Everywhere I look I see encouraging signs that designers are getting into the World Wide Web, cleaning up a design-free zone and making the Net a more attractive and useful place to be.
Oh yes, The Internet needs designers, like a car engine needs lubricating oil, if it is to realise its true potential as a global, technological, information democracy.
Imagine my surprise when I found out that my final year product design students had designed their own Web pages and posted their degree show on the Internet. They struck a deal to use Glasgow University’s Web site and, I’m delighted to say, it was entirely their own idea, nothing to do with me, and what a good idea.
Why on earth not use a world-wide facility to post your curriculum vitae, show what you can do, what kind of person you are (even show where you live and work). Why not reach millions of people who may be able to offer employment and opportunities. I look forward with great interest to hearing what kind of responses they get. I’m absolutely sure it must be a more effective way to evangelise about the benefits of design and tout for work than the tired old degree show format.
Seriously, if the world was as good a place as it should be, if everyone was educated to be visually and sensorially literate so we all could appreciate and control the world around us, designers would be gurus, princes, ruling over a realm packed with sensorial delights and captivated subjects. As this is not very likely
to happen tomorrow, because we are useless at communicating our worth to the uninitiated, it seems the Internet is a powerful way to spread our good news and persuade a few Net-surfing boffins that design is more than a new haircut and some expensive trainers.
The really interesting thing about the Internet is its potential to democratise information: a challenge designers are uniquely educated to undertake. As many more information-hungry millions join the Net, demand continues to increase as users create, process, edit and consume information. The powerful minority who presently censor information for our mass consumption will lose control. The role of Rupert Murdoch, Reuters and Associated Press will change from that of “retailer” to that of “wholesaler”, where the designer or the individual user becomes the editor, censor and “retailer” after purchasing raw information from the “wholesaler”. Designers will determine the final content and shape of a new-media product: an honest, creative and professional interface between the consumer and the foraging news barons.
Designers are in a unique position to ease this process of change and help create an infinite variety of new formats and interactive choices for the millions of newly empowered Net users. As designers gather more power through the modem and ISDN lines, the information barons will continue in a limited role as hunter/gatherers, foraging in dark places for primary data. The feudal information system is at long last undergoing a revolution.

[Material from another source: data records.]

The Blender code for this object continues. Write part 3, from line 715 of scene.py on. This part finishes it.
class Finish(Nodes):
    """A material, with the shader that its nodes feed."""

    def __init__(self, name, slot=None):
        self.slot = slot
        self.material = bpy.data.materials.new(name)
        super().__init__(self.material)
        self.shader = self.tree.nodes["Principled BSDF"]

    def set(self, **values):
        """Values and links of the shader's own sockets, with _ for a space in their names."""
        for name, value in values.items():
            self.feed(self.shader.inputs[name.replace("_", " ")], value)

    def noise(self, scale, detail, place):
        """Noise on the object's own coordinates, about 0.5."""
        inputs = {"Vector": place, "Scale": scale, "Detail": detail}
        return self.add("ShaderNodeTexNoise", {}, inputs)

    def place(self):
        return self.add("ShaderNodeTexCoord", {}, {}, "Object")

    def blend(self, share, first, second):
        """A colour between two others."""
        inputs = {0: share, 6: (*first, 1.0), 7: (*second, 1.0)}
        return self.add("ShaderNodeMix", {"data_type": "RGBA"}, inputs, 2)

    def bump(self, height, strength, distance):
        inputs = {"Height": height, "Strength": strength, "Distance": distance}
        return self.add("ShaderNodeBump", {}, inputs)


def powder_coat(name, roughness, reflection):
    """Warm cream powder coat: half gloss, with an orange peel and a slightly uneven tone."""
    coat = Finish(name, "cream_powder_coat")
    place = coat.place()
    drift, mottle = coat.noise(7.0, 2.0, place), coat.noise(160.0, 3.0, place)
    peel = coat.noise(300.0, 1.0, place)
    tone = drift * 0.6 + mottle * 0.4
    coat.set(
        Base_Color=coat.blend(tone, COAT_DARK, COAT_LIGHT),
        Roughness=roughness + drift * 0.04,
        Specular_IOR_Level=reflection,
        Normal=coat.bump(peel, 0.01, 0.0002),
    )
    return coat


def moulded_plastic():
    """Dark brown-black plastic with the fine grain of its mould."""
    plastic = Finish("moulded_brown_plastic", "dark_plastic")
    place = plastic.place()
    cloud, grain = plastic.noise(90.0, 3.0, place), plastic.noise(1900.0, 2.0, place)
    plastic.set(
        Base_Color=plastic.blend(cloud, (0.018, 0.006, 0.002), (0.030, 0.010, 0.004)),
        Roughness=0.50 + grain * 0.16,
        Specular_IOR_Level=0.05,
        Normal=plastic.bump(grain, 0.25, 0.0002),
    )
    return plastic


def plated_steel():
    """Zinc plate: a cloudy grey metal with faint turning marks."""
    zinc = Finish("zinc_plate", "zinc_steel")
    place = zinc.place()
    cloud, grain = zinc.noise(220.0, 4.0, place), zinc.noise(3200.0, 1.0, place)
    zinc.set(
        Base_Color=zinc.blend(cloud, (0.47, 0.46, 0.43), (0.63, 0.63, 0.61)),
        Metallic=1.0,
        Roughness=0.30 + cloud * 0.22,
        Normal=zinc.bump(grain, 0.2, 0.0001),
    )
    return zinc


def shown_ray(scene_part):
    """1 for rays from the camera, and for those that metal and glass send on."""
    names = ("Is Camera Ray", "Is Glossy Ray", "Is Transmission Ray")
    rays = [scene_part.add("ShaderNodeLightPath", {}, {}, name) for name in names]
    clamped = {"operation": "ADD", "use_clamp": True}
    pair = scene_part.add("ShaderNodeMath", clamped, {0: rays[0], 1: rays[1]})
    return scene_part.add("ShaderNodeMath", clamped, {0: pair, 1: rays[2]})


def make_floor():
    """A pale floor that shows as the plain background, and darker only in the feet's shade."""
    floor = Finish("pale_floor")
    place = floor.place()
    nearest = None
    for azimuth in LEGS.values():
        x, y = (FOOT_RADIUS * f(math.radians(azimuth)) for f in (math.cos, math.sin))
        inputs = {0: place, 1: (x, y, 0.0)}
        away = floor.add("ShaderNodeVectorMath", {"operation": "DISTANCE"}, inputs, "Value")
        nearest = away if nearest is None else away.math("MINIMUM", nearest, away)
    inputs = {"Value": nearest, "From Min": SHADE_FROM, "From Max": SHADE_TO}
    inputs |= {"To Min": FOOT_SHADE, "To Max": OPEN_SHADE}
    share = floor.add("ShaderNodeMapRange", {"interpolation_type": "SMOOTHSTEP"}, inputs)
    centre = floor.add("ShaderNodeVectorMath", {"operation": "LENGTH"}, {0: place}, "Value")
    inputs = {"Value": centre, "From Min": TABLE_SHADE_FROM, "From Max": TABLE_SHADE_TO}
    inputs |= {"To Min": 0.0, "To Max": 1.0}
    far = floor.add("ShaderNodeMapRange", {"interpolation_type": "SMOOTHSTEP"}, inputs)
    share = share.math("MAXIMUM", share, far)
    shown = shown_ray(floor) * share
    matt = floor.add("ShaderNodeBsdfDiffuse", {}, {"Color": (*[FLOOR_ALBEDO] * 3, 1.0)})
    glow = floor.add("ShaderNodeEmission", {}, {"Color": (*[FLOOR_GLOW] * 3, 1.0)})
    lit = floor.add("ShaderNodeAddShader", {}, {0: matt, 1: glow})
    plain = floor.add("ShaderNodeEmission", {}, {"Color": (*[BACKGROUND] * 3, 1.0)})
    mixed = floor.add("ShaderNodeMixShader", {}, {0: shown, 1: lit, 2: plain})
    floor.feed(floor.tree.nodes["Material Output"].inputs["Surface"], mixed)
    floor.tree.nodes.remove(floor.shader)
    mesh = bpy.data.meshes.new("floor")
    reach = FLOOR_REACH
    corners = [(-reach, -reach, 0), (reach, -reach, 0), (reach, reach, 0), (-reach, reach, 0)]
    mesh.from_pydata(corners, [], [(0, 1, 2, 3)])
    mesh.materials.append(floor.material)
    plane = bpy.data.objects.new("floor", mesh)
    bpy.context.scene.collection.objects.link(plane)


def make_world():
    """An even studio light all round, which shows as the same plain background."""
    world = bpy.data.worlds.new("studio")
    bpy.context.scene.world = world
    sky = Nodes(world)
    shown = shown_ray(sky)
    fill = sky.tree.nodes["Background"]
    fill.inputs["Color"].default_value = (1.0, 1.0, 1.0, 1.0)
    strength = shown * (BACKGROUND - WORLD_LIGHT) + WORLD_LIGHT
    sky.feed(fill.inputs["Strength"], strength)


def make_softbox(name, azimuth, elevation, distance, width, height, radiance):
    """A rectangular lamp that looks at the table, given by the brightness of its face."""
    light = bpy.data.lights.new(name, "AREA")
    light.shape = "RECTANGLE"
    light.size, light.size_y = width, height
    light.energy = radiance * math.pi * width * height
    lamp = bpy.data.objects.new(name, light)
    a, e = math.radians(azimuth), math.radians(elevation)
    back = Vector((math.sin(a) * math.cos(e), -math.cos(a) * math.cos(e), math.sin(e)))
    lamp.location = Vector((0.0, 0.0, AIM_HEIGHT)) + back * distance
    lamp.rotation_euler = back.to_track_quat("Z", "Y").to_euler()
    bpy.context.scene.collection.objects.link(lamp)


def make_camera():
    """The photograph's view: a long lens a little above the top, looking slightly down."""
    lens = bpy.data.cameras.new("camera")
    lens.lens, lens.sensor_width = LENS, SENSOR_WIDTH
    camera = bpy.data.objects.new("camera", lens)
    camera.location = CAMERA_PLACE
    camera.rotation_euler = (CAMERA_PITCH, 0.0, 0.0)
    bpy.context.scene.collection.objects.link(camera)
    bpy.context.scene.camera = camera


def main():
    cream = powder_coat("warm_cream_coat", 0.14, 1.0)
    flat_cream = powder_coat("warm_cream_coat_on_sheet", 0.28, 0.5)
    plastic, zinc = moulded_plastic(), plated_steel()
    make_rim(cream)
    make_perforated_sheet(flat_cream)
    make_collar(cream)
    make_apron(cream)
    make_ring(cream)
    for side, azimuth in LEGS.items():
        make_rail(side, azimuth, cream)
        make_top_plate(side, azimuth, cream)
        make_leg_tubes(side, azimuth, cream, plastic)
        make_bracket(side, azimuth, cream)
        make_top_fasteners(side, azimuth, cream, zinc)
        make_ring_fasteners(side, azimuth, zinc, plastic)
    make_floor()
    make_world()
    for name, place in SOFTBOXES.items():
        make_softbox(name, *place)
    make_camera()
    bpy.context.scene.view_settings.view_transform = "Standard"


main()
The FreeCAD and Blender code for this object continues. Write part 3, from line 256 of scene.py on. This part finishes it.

I’m glad I’m a designer living in Renaissance times because we’re the best people to describe and give shape and meaning to change. The beauty of all that’s happening is that information-creating companies will inevitably have to find new ways of selling their primary news and information resources. They must therefore invest in either the design of hardware or software: cable, satellite television and film production or programmes which will enable Net users to shape their own information products. Either way, designers have the “wetware” between their ears which will ensure that they have two chances to win.
If we are not acting as “retailers” – pulling information from the Net and directly making it into products such as brochures, films and interactive CDs – we will be acting as “wholesalers”, taking a strategic overview of this terrifyingly massive and potentially anarchic resource. We will create new paradigms which will help us direct the flow of this global resource, this vast, invisible reservoir. We will direct shape, channelling and packaging it into formats which will encourage users to access it pleasurably and intuitively, effectively and interactively.
Designers are the lubricating oil, the catalytic converters in this powerful new information machine for the first time.Well, it certainly makes a change, huh?